GUESTS at a local hotel recently were nearly evacuated when residents reported the smell of gas.
The fear was that there was a gas leak — the consequences of which could be disastrous. Health and safety engineers were summoned and the first place that they looked was the kitchen.
But everything seemed to be fine. However, the smell persisted and it was becoming worrying, as memories of the Grenfell Tower fire were still fresh in some people’s minds.
The culprit and source of the offensive smell was discovered only the next day. The stench wafted from one of the rooms. It took a Malaysian to discover that the smell, although alarming to the uninitiated, was indeed from our much loved king of fruits, the durian!
The “king” was hibernating in a suitcase to be delivered to a friend, and although the noses of the Customs officers at Heathrow Airport had missed the “foul smelling fruit”, its pungent aroma, which has been associated with smelly socks and rotten cheese (and these are from people being kind), had made itself forcefully known to all and sundry at the hotel.
What is it about our beloved fruit that has been known to cause almost a worldwide panic?
Sydney officials had to evacuate a whole floor of an office building after reports of a gas leak. Nearby, in a warehouse, Malaysian agricultural staff were unloading a shipment of the pungent fruit and the smell had wafted up the ventilation system and reached the 15th floor of the building! Such is the power of the smell and the might of the Musang King!
According to reports, “The staff in the adjoining office, all Caucasians, panicked because they thought there was a gas leak ... they summoned the emergency services. The whole floor was evacuated within minutes.”
In China, whose population is reported to be the biggest consumption of durian, a bus driver in the province of Shandong ordered everybody out of her vehicle when she smelt what she suspected was gas.
A passenger was later discovered enjoying the fruit at the back of the vehicle.
The fruit’s offensive smell, whose genetic makeup and DNA blueprint has become an area of study, had moved some hotels, public places and modes of transportation to post signs stating: “No firearms, no explosives, no durians.”
A video clip from the University of Manchester recently showed students being evacuated and emergency officers inspecting the place. The culprit was later identified as a durian, and no prizes for guessing who brought it in as there are many Malaysian students at the university. An officer was heard to have warned harshly: “Do not bring durians into this building!”
Firefighters were called to a private hospital in Melbourne amid concerns there had been a gas leak in one of the wards.
Six patients were evacuated before it was found that the smell was from a durian brought in by a patient’s well-meaning visitor.
Well, stories of the stench of the durian can be told until the cows come home. Even video clips are made to see the shock and horror registered on faces of people not used to this fruit that we would kill and die for.
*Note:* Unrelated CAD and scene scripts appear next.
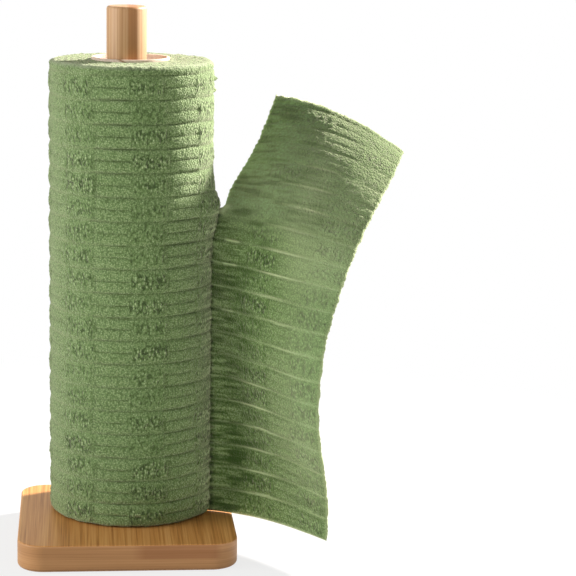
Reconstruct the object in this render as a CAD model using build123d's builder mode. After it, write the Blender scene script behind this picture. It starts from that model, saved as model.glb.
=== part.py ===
import os
from math import comb, cos, pi, radians, sin

from build123d import *

# A roll of ribbed terry cleaning cloth on its bamboo stand, with the first cloth half torn off.
# Millimetres. Origin at the centre of the plate's underside, X to the right, Y away, Z up.

# Stand
base_side = 117.5            # square plate
base_thickness = 14.8
base_corner = 14.3           # plan corner radius
base_lower_bevel = 2.0
base_upper_bevel = 0.7
post_diameter = 21.6
post_length = 279.5          # above the plate
post_top_bevel = 1.2
post_set_back = 9.2          # post behind the plate's centre

# Screw that holds the post from below
screw_diameter = 4.0
screw_head_diameter = 8.0
screw_length = 40.0
screw_tip_length = 2.5
screw_tip_diameter = 1.2
screw_head_depth = 0.6       # head sunk below the underside
screw_clearance = 0.25       # round the shank in the plate
pilot_clearance = 0.05       # round the shank in the post
drive_span = 4.4             # cross recess in the head
drive_slot = 1.0
drive_depth = 1.8

# Core tube and cloth
core_bore = 39.0
core_wall = 1.75
core_proud = 1.3             # core above the cloth
cloth_width = 250.0          # width of the cloth, so height of the roll
roll_diameter = 90.4
roll_lift = 0.4              # running gap above the plate
core_rest_gap = 1.8          # narrowest gap between post and core
lean_angle = 71.0            # direction in which the roll stands off the post
core_off_centre = 1.3        # core to the left of the roll's middle
winding_gap = 0.1            # core to cloth

# Ribs across the cloth and turns at the ends of the roll
band_pitch = 12.9
groove_half = 1.7
groove_depth = 1.1
end_round = 1.5
turn_pitch = 3.4
turn_line = 0.8
turn_depth = 0.9
turn_sides = 16
turn_margin = 1.6

# Half-torn cloth
sheet_width = 85.4
sheet_thickness = 2.8        # along the middle of a rib
sheet_groove_thickness = 1.5
sheet_gap = 0.3              # to the roll along the line of perforations
sheet_tuck = 1.0             # how much of the edge is trimmed to the roll's round
perforation_angle = -16.6    # where that line lies on the roll
tear_height = 166.3          # the cloth is still joined up to here

# The sheet hangs on four lines that run up it. Each point is a share of the sheet's width to the right of
# the perforations, a share of it away, and a share of the cloth's width up.
torn_edge = [(0.27, 0.25, 0.775), (0.43, 0.45, 0.912)]
near_line = [(0.32, -0.12, 0.0), (0.48, 0.04, 0.27), (0.0, -0.49, 0.473), (0.21, -0.29, 0.79)]
near_line += [(0.68, 0.25, 0.91)]
far_line = [(0.51, -0.42, 0.0), (0.55, -0.43, 0.25), (-0.03, -0.78, 0.473), (0.72, -0.48, 0.79)]
far_line += [(0.99, 0.14, 0.868)]
free_edge = [(0.69, -0.70, 0.0), (0.64, -0.73, 0.23), (0.40, -0.98, 0.513), (1.03, -0.54, 0.729)]
free_edge += [(1.23, 0.14, 0.797)]

# Places worked out from the sizes above
post_radius = post_diameter / 2
post_place = (0, post_set_back)
core_radius = core_bore / 2 + core_wall
roll_radius = roll_diameter / 2
lean = core_bore / 2 - post_radius - core_rest_gap
core_x = lean * cos(radians(lean_angle))
core_y = post_set_back + lean * sin(radians(lean_angle))
roll_x = core_x + core_off_centre
roll_y = core_y
roll_bottom = base_thickness + roll_lift
roll_top = roll_bottom + cloth_width
groove_count = int((cloth_width - groove_half - end_round) / band_pitch)
grooves = [band_pitch * (i + 1) for i in range(groove_count)]
crests = [(lower + upper) / 2 for lower, upper in zip([0] + grooves, grooves)]
torn_from = tear_height / cloth_width


with BuildPart() as base_plate:
    with BuildSketch():
        RectangleRounded(base_side, base_side, base_corner)
    extrude(amount=base_thickness)
    chamfer(base_plate.faces().sort_by(Axis.Z)[0].edges(), base_lower_bevel)
    chamfer(base_plate.faces().sort_by(Axis.Z)[-1].edges(), base_upper_bevel)
    with Locations(Plane(origin=(*post_place, screw_head_depth), z_dir=(0, 0, -1))):
        CounterSinkHole(
            radius=screw_diameter / 2 + screw_clearance,
            counter_sink_radius=screw_head_diameter / 2 + screw_clearance,
            counter_sink_angle=90,
        )
base_plate.part.label = "base_plate"


with BuildPart() as upright_post:
    with BuildSketch(Plane.XY.offset(base_thickness)):
        with Locations(post_place):
            Circle(post_radius)
    extrude(amount=post_length)
    chamfer(upright_post.faces().sort_by(Axis.Z)[-1].edges(), post_top_bevel)
    with Locations(Plane(origin=(*post_place, base_thickness), z_dir=(0, 0, -1))):
        Hole(
            radius=screw_diameter / 2 + pilot_clearance,
            depth=screw_length + screw_head_depth - base_thickness + screw_diameter,
        )
upright_post.part.label = "upright_post"


with BuildPart() as fixing_screw:
    head_cone = (screw_head_diameter - screw_diameter) / 2
    shank_top = screw_head_depth + screw_length - screw_tip_length
    with BuildSketch(Plane.XZ.offset(-post_set_back)):
        with BuildLine():
            Polyline(
                (0, screw_head_depth),
                (screw_head_diameter / 2, screw_head_depth),
                (screw_diameter / 2, screw_head_depth + head_cone),
                (screw_diameter / 2, shank_top),
                (screw_tip_diameter / 2, shank_top + screw_tip_length),
                (0, shank_top + screw_tip_length),
                close=True,
            )
        make_face()
    revolve(axis=Axis((*post_place, 0), (0, 0, 1)))
    with BuildSketch(Plane.XY.offset(screw_head_depth)):
        with Locations(post_place):
            Rectangle(drive_span, drive_slot)
            Rectangle(drive_slot, drive_span)
    extrude(amount=drive_depth, mode=Mode.SUBTRACT)
fixing_screw.part.label = "fixing_screw"


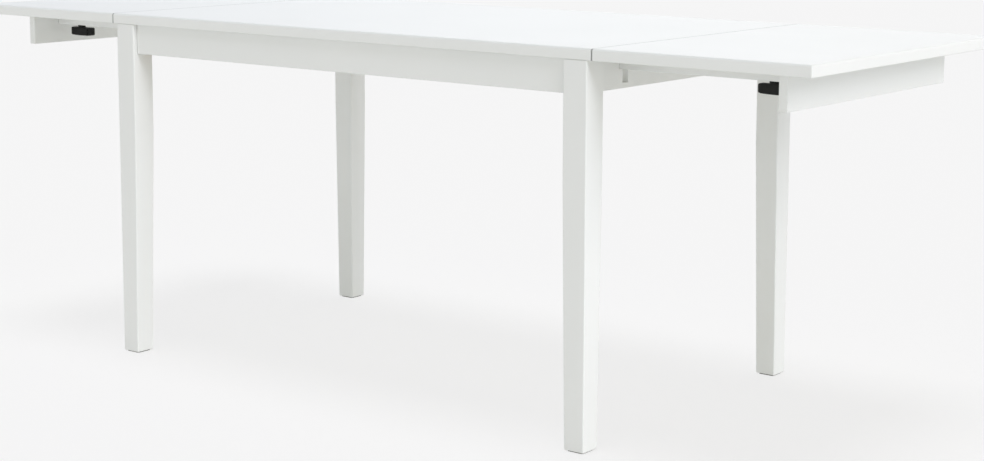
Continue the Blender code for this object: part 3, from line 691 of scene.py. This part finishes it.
def thread_rings(start, end, radius):
    """Rings close enough to draw a thread, with plain rings at both ends."""
    count = max(2, round((end - start) / THREAD_PITCH * THREAD_RINGS_PER_TURN))
    distances = [start + (end - start) * place / count for place in range(1, count)]
    core = radius - THREAD_DEPTH
    return [(start, core), *((distance, radius, "thread") for distance in distances), (end, core)]


def box_foot(low, high):
    """The middle of a box's lower face."""
    return Vector(((low.x + high.x) / 2, (low.y + high.y) / 2, low.z))


def make_stem(corner):
    """A steel stem under a flat collar with a hexagon socket in its top."""
    low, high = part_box(corner + "_knob_stem")
    top = high.z - low.z
    collar, edge = (high.x - low.x) / 2, STEM_COLLAR_EDGE
    underside = top - STEM_COLLAR_THICKNESS
    profile = [
        (top - STEM_SOCKET_DEPTH, STEM_SOCKET_RADIUS, "hex"),
        (top, STEM_SOCKET_RADIUS, "hex"),
        (top, collar - STEM_COLLAR_TOP_EDGE),
        (top - edge, collar),
        (underside + edge, collar),
        (underside, collar - edge),
        (underside, STEM_RADIUS),
        *reversed(thread_rings(STEM_THREAD_START, top - STEM_PLAIN_LENGTH, STEM_RADIUS)),
        (0.0, STEM_RADIUS - STEM_TIP_TAPER),
    ]
    bm = bmesh.new()
    add_turned(bm, box_foot(low, high), UP, profile)
    name, node = corner + "_lever_stem", corner + "_knob_stem"
    finish_piece(name, bm, ZINC, corner + "_knob", node)


def make_leaf_socket(corner, side):
    """A knurled brass insert with a chamfered bore."""
    low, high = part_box(corner + "_leaf_socket")
    height, outer = high.z - low.z, (high.x - low.x) / 2
    groove = outer - INSERT_GROOVE
    profile = [
        (height - INSERT_FLOOR, INSERT_BORE),
        (INSERT_CHAMFER, INSERT_BORE),
        (0.0, INSERT_BORE + INSERT_CHAMFER),
        (0.0, outer - INSERT_RIM_EDGE),
        (INSERT_RIM_EDGE, outer),
        (INSERT_RIM, outer),
        (INSERT_RIM + INSERT_GROOVE, groove),
        (INSERT_RIM + 2 * INSERT_GROOVE, outer, "knurl"),
        (height - 2 * INSERT_TAPER, outer, "knurl"),
        (height - INSERT_TAPER, outer - INSERT_TAPER),
        (height, outer - INSERT_END_TAPER),
    ]
    bm = bmesh.new()
    add_turned(bm, box_foot(low, high), UP, profile, INSERT_RING_POINTS)
    name, node = corner + "_brass_insert", corner + "_leaf_socket"
    finish_piece(name, bm, BRASS, side + "_leaf", node)


def make_hanger_bolt(corner, inward):
    """A hanger bolt through the corner block. Gives back its outer end, length and radius."""
    low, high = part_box(corner + "_hanger_bolt")
    radius = (high.z - low.z) / 2
    half = ((high - low).x / 2 - radius * abs(inward.y)) / abs(inward.x)
    base = (low + high) / 2 - inward * half
    length = 2 * half
    shank, shank_end = radius * BOLT_SHANK_SHARE, length * BOLT_SHANK_LENGTH_SHARE
    profile = [
        (0.0, radius * BOLT_POINT_SHARE),
        (BOLT_POINT, shank),
        (shank_end, shank),
        *thread_rings(shank_end + BOLT_RUNOUT, length - BOLT_END, radius),
        (length, radius - BOLT_END_TAPER),
    ]
    bm = bmesh.new()
    add_turned(bm, base, inward, profile, BOLT_RING_POINTS)
    name, node = corner + "_corner_bolt", corner + "_hanger_bolt"
    finish_piece(name, bm, ZINC, "table", node)
    return base, length, radius


def make_corner_bolt_and_nut(corner, side_sign, depth_sign):
    """The hanger bolt and the flange nut that draws the leg tight."""
    inward = Vector((-side_sign, -depth_sign, 0.0)).normalized()
    base, length, radius = make_hanger_bolt(corner, inward)
    low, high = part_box(corner + "_flange_nut")
    flange = (high.z - low.z) / 2
    rim = flange - NUT_FLANGE_INSET
    bore, hexagon, top = radius + NUT_BORE_GAP, NUT_HALF_WIDTH, NUT_THICKNESS
    profile = [
        (0.0, bore + NUT_SEAT_CHAMFER),
        (0.0, rim - NUT_SEAT_CHAMFER),
        (NUT_FLANGE_EDGE, rim),
        (NUT_FLANGE, rim),
        (NUT_NECK, hexagon + NUT_NECK_SLOPE),
        (NUT_NECK + NUT_NECK_SLOPE / 2, hexagon, "hex"),
        (top - NUT_CROWN_START, hexagon, "hex"),
        (top - NUT_CROWN_MIDDLE, hexagon * NUT_CROWN_MIDDLE_SHARE),
        (top, hexagon * NUT_CROWN_TOP_SHARE),
        (top, bore + NUT_TOP_CHAMFER),
        (top - NUT_TOP_CHAMFER, bore),
        (NUT_SEAT_CHAMFER, bore),
    ]
    seat = base + inward * (length - HANGER_END - NUT_SETBACK)
    bm = bmesh.new()
    add_turned(bm, seat, inward, profile, NUT_RING_POINTS, closed=True)
    name, node = corner + "_corner_nut", corner + "_flange_nut"
    finish_piece(name, bm, ZINC, "table", node, NUT_SMOOTH_ANGLE)


def add_block(bm, a, b):
    """A block between two opposite corners."""
    low = Vector(min(pair) for pair in zip(a, b))
    high = Vector(max(pair) for pair in zip(a, b))
    place = Matrix.Translation((low + high) / 2) @ Matrix.Diagonal((*(high - low), 1.0))
    bmesh.ops.create_cube(bm, size=1.0, matrix=place)


def boolean(bm, tool, operation):
    """Joins tool to bm, or cuts it away, and gives back the new bmesh."""
    objects = []
    for shape in (bm, tool):
        bmesh.ops.recalc_face_normals(shape, faces=shape.faces)
        mesh = bpy.data.meshes.new("scratch")
        shape.to_mesh(mesh)
        shape.free()
        made = bpy.data.objects.new("scratch", mesh)
        bpy.context.scene.collection.objects.link(made)
        objects.append(made)
    modifier = objects[0].modifiers.new("scratch", "BOOLEAN")
    modifier.operation = operation
    modifier.solver = "EXACT"
    modifier.object = objects[1]
    graph = bpy.context.evaluated_depsgraph_get()
    result = bmesh.new()
    result.from_mesh(objects[0].evaluated_get(graph).to_mesh())
    for made in objects:
        mesh = made.data
        bpy.data.objects.remove(made)
        bpy.data.meshes.remove(mesh)
    return result


def bracket_outline(leg):
    """The bent sheet's section as (into the table, down): outside the bend first, then inside."""
    bend, sheet = BRACKET_BEND, BRACKET_SHEET
    inner = bend - sheet
    outline = [(0.0, leg), (0.0, bend)]
    outline += [(bend - bend * cos(a), bend - bend * sin(a)) for a in BEND_ANGLES]
    outline += [(bend, 0.0), (leg, 0.0), (leg, sheet), (bend, sheet)]
    outline += [(bend - inner * cos(a), bend - inner * sin(a)) for a in reversed(BEND_ANGLES)]
    outline += [(sheet, bend), (sheet, leg)]
    return outline


def make_top_bracket(corner, depth_sign):
    """A bent steel angle with rounded ends, and a countersunk hole with a screw in each leg."""
    low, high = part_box(corner + "_top_bracket")
    wall = low.y if depth_sign < 0 else high.y
    leg, sheet = high.y - low.y, BRACKET_SHEET
    bm = bmesh.new()
    loops = []
    for x in (low.x, high.x):
        loop = []
        for into, down in bracket_outline(leg):
            loop.append(bm.verts.new((x, wall - depth_sign * into, high.z - down)))
        loops.append(loop)
    join_all_loops(bm, loops)
    ends = []
    for edge in bm.edges:
        a, b = (vert.co for vert in edge.verts)
        sheet_long = abs((a - b).length - sheet) < SHEET_TOLERANCE
        square = abs(a.x - b.x) < SHEET_TOLERANCE / 2
        at_end = max(abs(a.y - wall), high.z - a.z) > leg - END_TOLERANCE
        if sheet_long and square and at_end:
            ends.append(edge)
    rounding, steps = BRACKET_END_ROUNDING, BRACKET_END_STEPS
    bmesh.ops.bevel(bm, geom=ends, offset=rounding, segments=steps, affect="EDGES", profile=0.5)
    x = (low.x + high.x) / 2
    upper = Vector((x, wall - depth_sign * BRACKET_HOLE, high.z - sheet))
    lower = Vector((x, wall - depth_sign * sheet, high.z - BRACKET_HOLE))
    holes = ((upper, UP), (lower, Vector((0.0, depth_sign, 0.0))))
    tool = bmesh.new()
    for centre, axis in holes:
        add_turned(tool, centre, axis, BRACKET_HOLE_PROFILE, BRACKET_HOLE_POINTS)
    bm = boolean(bm, tool, "DIFFERENCE")
    name, node = corner + "_angle_bracket", corner + "_top_bracket"
    finish_piece(name, bm, ZINC, "table", node)
    for place, (centre, axis) in enumerate(holes):
        make_screw(f"{corner}_bracket_screw_{place + 1}", centre, axis, BRACKET_SCREW_LENGTH)


def make_screw(name, seat, axis, length):
    """A pan-head wood screw with a cross recess. The seat is under its head."""
    shank = [
        (0.0, SCREW_SHANK_RADIUS),
        (length - SCREW_POINT, SCREW_SHANK_RADIUS),
        (length, SCREW_POINT_RADIUS),
    ]
    bm = bmesh.new()
    add_turned(bm, seat, axis, [*SCREW_HEAD, *shank], SCREW_RING_POINTS)
    finish_piece(name, bm, ZINC, "table")


def make_guide_screws(corner):
    """Four screws up through the guide's flanges into the top."""
    low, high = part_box(corner + "_guide")
    across = (low.y + GUIDE_SCREW_INSET_Y, high.y - GUIDE_SCREW_INSET_Y)
    along = (low.x + GUIDE_SCREW_INSET_X, high.x - GUIDE_SCREW_INSET_X)
    for place, (x, y) in enumerate([(x, y) for x in along for y in across]):
        seat = Vector((x, y, low.z - GUIDE_SCREW_GAP))
        make_screw(f"{corner}_guide_screw_{place + 1}", seat, UP, GUIDE_SCREW_LENGTH)


def lever_section(x, half_width, low, high):
    """One section across the lever at x, with rounded corners."""
    points = []
    for side_y, side_z, quarter in ((1, 1, 0), (-1, 1, 1), (-1, -1, 2), (1, -1, 3)):
        y = side_y * (half_width - LEVER_CORNER)
        z = high - LEVER_CORNER if side_z > 0 else low + LEVER_CORNER
        for step in range(LEVER_CORNER_STEPS + 1):
            angle = (quarter + step / LEVER_CORNER_STEPS) * pi / 2
            points.append((x, y + LEVER_CORNER * cos(angle), z + LEVER_CORNER * sin(angle)))
    return points


def lever_sections(short_tip, long_tip):
    """The bar from tip to tip: blunt rounded ends, a belly below and a proud rib before the grip."""
    middle, half = (long_tip - short_tip) / 2, (long_tip + short_tip) / 2
    plain = [middle - half * cos(pi * step / LEVER_STEPS) for step in range(LEVER_STEPS + 1)]
    places = [(x, 0.0) for x in plain if abs(x - LEVER_RIB) > LEVER_RIB_CLEAR]
    places += [(LEVER_RIB + along, proud) for along, proud in LEVER_RIB_SECTIONS]
    sections = []
    for x, proud in sorted(places):
        to_tip = min(x + short_tip, long_tip - x)
        blunt = 1.0 - min(to_tip / LEVER_BLUNT_LENGTH, 1.0)
        bend = max(0.0, 1.0 - to_tip / LEVER_BEND_LENGTH) ** 2
        half_width = LEVER_TIP_HALF_WIDTH + LEVER_SWELL * (1.0 - blunt**2) ** 0.5 + proud
        belly = LEVER_BELLY * ((x - middle) / half) ** 2
        low = belly + LEVER_TIP_RISE * bend - proud / 2
        sections.append(lever_section(x, half_width, low, LEVER_HEIGHT - LEVER_TIP_FALL * bend))
    return sections


def lever_neck(pivot, top_z):
    """The oval neck between the bar and the bearer."""
    foot = pivot + UP * (LEVER_HEIGHT - NECK_OVERLAP)
    height = top_z - foot.z
    profile = list(zip((0.0, height - NECK_EDGE, height), NECK_RADII))
    neck = bmesh.new()
    add_turned(neck, foot, UP, profile, NECK_RING_POINTS)
    squeeze = Matrix.Diagonal((1.0, NECK_OVAL, 1.0, 1.0))
    squeeze = Matrix.Translation(foot) @ squeeze @ Matrix.Translation(-foot)
    bmesh.ops.transform(neck, matrix=squeeze, verts=neck.verts)
    return neck


def lever_hollows(pivot):
    """What is cut out of the bar: the screw's recess, the grooves below and the grip's pockets."""
    hollows = bmesh.new()
    add_turned(hollows, pivot + UP * RECESS_DEPTH, -UP, RECESS_PROFILE)
    across = Vector((0.0, GROOVE_HALF_LENGTH, 0.0))
    groove = ((0.0, GROOVE_RADIUS), (2 * GROOVE_HALF_LENGTH, GROOVE_RADIUS))
    for place in range(GROOVES):
        x = LEVER_RIB - GROOVE_FROM_RIB - GROOVE_PITCH * place
        start = pivot + Vector((x, 0.0, -GROOVE_SINK)) - across
        add_turned(hollows, start, across.normalized(), groove, GROOVE_RING_POINTS)
    for front in (-1, 1):
        for shelf in POCKET_SHELVES:
            near = Vector((LEVER_RIB + POCKET_START, front * POCKET_FLOOR, shelf))
            far = Vector((LEVER_RIB + POCKET_END, front * POCKET_MOUTH, shelf + POCKET_HEIGHT))
            add_block(hollows, pivot + near, pivot + far)
    return hollows


def make_lever(corner):
    """The locking lever: a moulded bar on an oval neck, with a pocketed grip and a screw below."""
    node = corner + "_knob"
    joint = next(j for j in frame["joints"] if j["child"] == node)
    low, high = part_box(node)
    pivot = Vector(joint["pos_m"])
    pivot.z = low.z
    bm = bmesh.new()
    loops = []
    for points in lever_sections(pivot.x - low.x, high.x - pivot.x):
        loops.append([bm.verts.new(pivot + Vector(point)) for point in points])
    join_all_loops(bm, loops)
    bm = boolean(bm, lever_neck(pivot, high.z), "UNION")
    bm = boolean(bm, lever_hollows(pivot), "DIFFERENCE")
    stem_low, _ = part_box(corner + "_knob_stem")
    foot = Vector((pivot.x, pivot.y, stem_low.z - BORE_GAP))
    radius, depth = STEM_RADIUS + BORE_GAP, high.z - stem_low.z + BORE_SPARE
    bore = bmesh.new()
    add_turned(bore, foot, UP, ((0.0, radius), (depth, radius)), BORE_RING_POINTS)
    bm = boolean(bm, bore, "DIFFERENCE")
    finish_piece(corner + "_lever", bm, PLASTIC, node, node, LEVER_SMOOTH_ANGLE)
    cap = bmesh.new()
    add_turned(cap, pivot + UP * CAP_DEPTH, -UP, CAP_PROFILE, CAP_RING_POINTS)
    finish_piece(corner + "_lever_screw", cap, ZINC, node)


make_camera()
make_world()
make_suns(make_floor())
bpy.context.scene.view_settings.view_transform = "Standard"

PLASTIC = make_plastic()
ZINC = make_zinc()
BRASS = make_brass()
dress_frame(make_edge_shading(), PLASTIC)

for corner, side, side_sign, depth_sign in CORNERS:
    make_lever(corner)
    make_stem(corner)
    make_leaf_socket(corner, side)
    make_corner_bolt_and_nut(corner, side_sign, depth_sign)
    make_top_bracket(corner, depth_sign)
    make_guide_screws(corner)

bpy.context.view_layer.update()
The king of fruits has long made its presence felt in the United Kingdom, much to the delight of Malaysians, and they are not unfamiliar to the locals.
Thanks to Matrade, the Musang King had been heralded into supermarkets, albeit with a hefty price tag, that some would and could pay for.
The fruit has a reputation to have caused quite a divide. In our own family, some would rather have us have the offending fruit outside the house. So, it is not only the nostrils of Caucasians that find the smell dreadful.
I have also met with some locals who would do anything to have a taste of durian. At a dining table among dons and academics in their robes at one of the colleges at Cambridge University recently, the conversation strangely turned to durians.
It was with much delight that I discovered not one or two dons unabashedly admitting to being obsessed with the fruit. One even admitted to having a mandatory stopover in Malaysia for his durian fix, before travelling on to his destination for a conference.
Yes, we die-hard fans of the thorny fruit would do anything to have the velvety feel of the flesh that would then release the heaven-like taste and send you off to nirvana. The hotel guest who brought in the durian in his or her suitcase for a friend must be lauded for being such a faithful friend!
Personally, I must admit to doing something unthinkable where durian is concerned. Some years ago, when durian was a rare and precious item which could only be found in Oriental supermarkets, in my moments of weakness, I gave in and bought a carefully-packed durian.
There were only six pieces which I knew wouldn’t have been enough to share with the children.
So, with an accomplice, we sat in her car parked under a tree outside Malaysia Hall. There we were left on our own to enjoy this almost heaven-like experience, naïve in the belief that no one would know.
Suffice to say, the smell, which gave the secret away, is now long gone, but the memory remains and it took years for the children to forgive us.